|MadSci Network: Chemistry|
Playdough is what is called a viscoelastic solid, intermediate between a true liquid and a rigid solid. All the home-made playdoughs around seem to combine a solid (generally starch) and a liquid (invariably water). I expect the commercial producers of playdough use water too, since their products dry out so nicely in air, and something like starch, since you can survive eating them without too many serious side effects.
In a liquid, molecules can freely move past one another; in a solid, they canít. While this transition is very sharp for large collections of small molecules, like water or naphthalene, it becomes less defined as molecules become larger. And starch molecules are among the largest in nature (molecular weights up to 100 million Da are quoted).
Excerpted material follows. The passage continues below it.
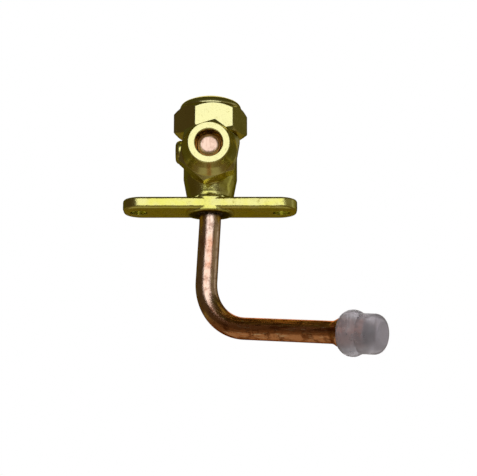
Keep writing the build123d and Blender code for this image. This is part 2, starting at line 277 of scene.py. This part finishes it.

Large molecules will slide past one another just like small molecules, but because they are so much larger it takes them more time to do it, and they may tangle up with one another and become difficult to move. You can visualise the starch molecules in playdough as strands of cooked spaghetti (though the main component of starch is highly branched and will tangle up even more). While strands of cooked spaghetti can move past each other, under gravity alone a heap of spaghetti will not spread out into a pool, but remain in a tangled mass. By applying a little force, you will be able to stretch out this mass, but it remains essentially solid in its behaviour.
At room temperature, starch molecules by themselves cannot slide past one another freely (imagine the same heap of spaghetti allowed to dry out for a few days), and neither can the starch molecules in dried up playdough. The water present in playdough acts as a lubricant on the microscopic scale, allowing the starch chains to move past one another rather than break when the playdough is squished.